Я безуспешно пытаюсь уследить за логикой Конюхова, но тут он резко заканчивает говорить и кладет руку мне на голову — видимо, дает мне прощальное благословение. Я говорю: «Подождите, Федор Филппович. А вот вы всегда путешествуете один...». Убрав руку, он меня перебивает: «Вы почитайте мои книжечки. Я 17 штук написал, а их никто не читает. Ставят на полку, и все. Вот последняя вышла тиражом четыре тысячи экземпляров, столько человек, бывает, в одном поселке живет, а у нас страна большая, и четыре тысячи ничего не значат. Почитайте и сделайте выдержки оттуда». На этих словах он в третий — последний — раз кладет руку мне на голову и удаляется.

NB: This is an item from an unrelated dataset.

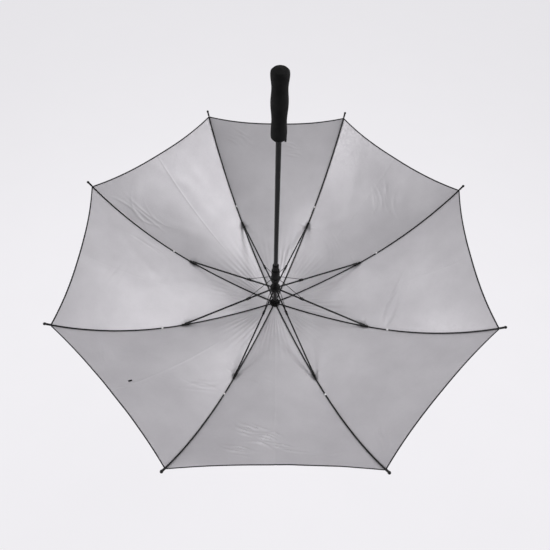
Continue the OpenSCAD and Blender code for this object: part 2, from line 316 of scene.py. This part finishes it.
def tube_along(points, radius, sides):
    """Points and faces of a round rod along a list of points, closed at both ends."""
    pts = [Vector(p) for p in points]
    verts = []
    up = None
    for i, p in enumerate(pts):
        ahead = pts[min(i + 1, len(pts) - 1)]
        behind = pts[max(i - 1, 0)]
        axis = (ahead - behind).normalized()
        if up is None:
            up = axis.orthogonal().normalized()
        up = (up - axis * up.dot(axis)).normalized()
        side = axis.cross(up)
        for j in range(sides):
            t = 2 * math.pi * j / sides
            verts.append(p + radius * (math.cos(t) * up + math.sin(t) * side))
    faces = grid_faces(len(pts), sides, wrap=True)
    faces.append(tuple(range(sides))[::-1])
    faces.append(tuple((len(pts) - 1) * sides + j for j in range(sides)))
    return verts, faces


def join_parts(parts):
    """One list of points and faces from several."""
    verts, faces = [], []
    for v, f in parts:
        base = len(verts)
        verts.extend(v)
        faces.extend(tuple(i + base for i in face) for face in f)
    return verts, faces


# ---------------------------------------------------------------- materials

class Nodes:
    """Short calls to build one node material."""

    def __init__(self, name):
        self.mat = bpy.data.materials.new(name)
        self.mat.use_nodes = True
        self.tree = self.mat.node_tree
        self.shader = self.tree.nodes["Principled BSDF"]

    def new(self, kind, **values):
        """A node, with its inputs and settings given by name."""
        node = self.tree.nodes.new(kind)
        for key, value in values.items():
            if key in node.inputs:
                node.inputs[key].default_value = value
            else:
                setattr(node, key, value)
        return node

    def link(self, a, b):
        self.tree.links.new(a, b)

    def set(self, **values):
        """Set the shader's inputs, with _ for each space in a name."""
        for key, value in values.items():
            self.shader.inputs[key.replace("_", " ")].default_value = value

    def noise(self, scale, detail=3, rough=0.55):
        node = self.new("ShaderNodeTexNoise", Scale=scale, Detail=detail, Roughness=rough)
        self.link(self.coordinate("Object"), node.inputs["Vector"])
        return node.outputs["Fac"]

    def coordinate(self, kind):
        return self.new("ShaderNodeTexCoord").outputs[kind]

    def ramp(self, fac, low, high, at=(0.3, 0.7)):
        """A blend from low to high as fac goes from at[0] to at[1]. Each end is a colour or a grey value."""
        node = self.new("ShaderNodeValToRGB")
        for stop, place, value in zip(node.color_ramp.elements, at, (low, high)):
            stop.position = place
            stop.color = (*value, 1) if hasattr(value, "__len__") else (value, value, value, 1)
        self.link(fac, node.inputs["Fac"])
        return node.outputs["Color"]

    def bump(self, height, strength, distance, normal=None):
        node = self.new("ShaderNodeBump", Strength=strength, Distance=distance)
        self.link(height, node.inputs["Height"])
        if normal is not None:
            self.link(normal, node.inputs["Normal"])
        return node.outputs["Normal"]

    def wave(self, scale, direction, vector):
        node = self.new("ShaderNodeTexWave", Scale=scale, Distortion=0.0)
        node.wave_type = "BANDS"
        node.bands_direction = direction
        self.link(vector, node.inputs["Vector"])
        return node.outputs["Fac"]

    def multiply(self, a, b):
        node = self.new("ShaderNodeMix", data_type="RGBA", blend_type="MULTIPLY")
        node.inputs[0].default_value = 1.0
        self.link(a, node.inputs[6])
        self.link(b, node.inputs[7])
        return node.outputs[2]

    def done(self, color=None, roughness=None, normal=None):
        """Join what is given to the shader, and return the material."""
        if color is not None:
            self.link(color, self.shader.inputs["Base Color"])
        if roughness is not None:
            self.link(roughness, self.shader.inputs["Roughness"])
        if normal is not None:
            self.link(normal, self.shader.inputs["Normal"])
        return self.mat


def cloth_material(name, low, high, metallic, rough_low, rough_high):
    """Woven taffeta, with its coating's slow colour change and small creases."""
    n = Nodes(name)
    n.set(Metallic=metallic)
    uv = n.coordinate("UV")
    weave = n.multiply(n.wave(900, "X", uv), n.wave(900, "Y", uv))
    color = n.ramp(n.noise(7, 3), low, high, (0.25, 0.75))
    rough = n.ramp(n.noise(160, 4), rough_low, rough_high)
    normal = n.bump(n.noise(28, 4, 0.6), 0.10, 0.0010)
    normal = n.bump(weave, 0.18, 0.00008, normal)
    return n.done(color, rough, normal)


def plastic_material(name, low, high, rough=(0.35, 0.55), grain=1400, depth=0.00003, shine=0.25):
    """Moulded black plastic with a fine texture and slight rubbed patches."""
    n = Nodes(name)
    n.set(Specular_IOR_Level=shine)
    color = n.ramp(n.noise(35, 4), low, high)
    roughness = n.ramp(n.noise(90, 3), *rough)
    normal = n.bump(n.noise(grain, 2), 0.35, depth)
    return n.done(color, roughness, normal)


def plain_material(name, color, rough, color_grain, rough_grain, bump, metallic=0.0):
    """Wire or thread. color and rough are pairs of values, and bump is its grain, strength and depth."""
    n = Nodes(name)
    n.set(Metallic=metallic)
    grain, strength, depth = bump
    normal = n.bump(n.noise(grain, 2), strength, depth)
    return n.done(n.ramp(n.noise(color_grain, 2), *color), n.ramp(n.noise(rough_grain, 2), *rough), normal)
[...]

Хоть Конюхов и говорит, что украинцы — бандиты, на самом деле его политические взгляды — загадка. На его загородном доме висят Российский и Андреевский флаги, и сам он называет себя патриотом. Но при этом в своих интервью рассказывает: «Люди меня спрашивают: “Ты что, поддерживаешь нынешнюю власть?” А при чем здесь правители? Россия была, есть и будет. Флаг не имеет отношения к конкретным правителям, хорошим или плохим, добрым или жестоким — флаг к народу, к стране, к истории имеет отношение». Но этот непонятный, собирательный образ России, кажется, имеет для него огромное значение. По его собственным словам, он считает, что, если не осилит какое-то из своих путешествий, про него скажут не «Конюхов сошел с дистанции», а «русский тоже не смог».
По пути к выходу из штаб-квартиры Конюхова я нос к носу сталкиваюсь с картонным Конюховым в полный рост — его привезли с пресс-конференции. В первую секунду я думаю: «Когда это он успел переодеться из рясы обратно в куртку?» Осознав свою ошибку, я наконец покидаю часовню-штаб. Картонный путешественник осуждающе смотрит мне вслед. Над штабом на ярком солнце блестят купола. По дороге я читаю надписи на памятных табличках в честь предков Конюхова — путешественников и священников. Может быть, рай — если он есть — для каждого свой, и для кого-то это — экспортная, как сам Конюхов, лубочная картинка России: кресты, купола, триколор, весельная лодка и ни души вокруг. Но я точно знаю, что мой будет выглядеть по-другому — по крайней мере, там будут живые люди.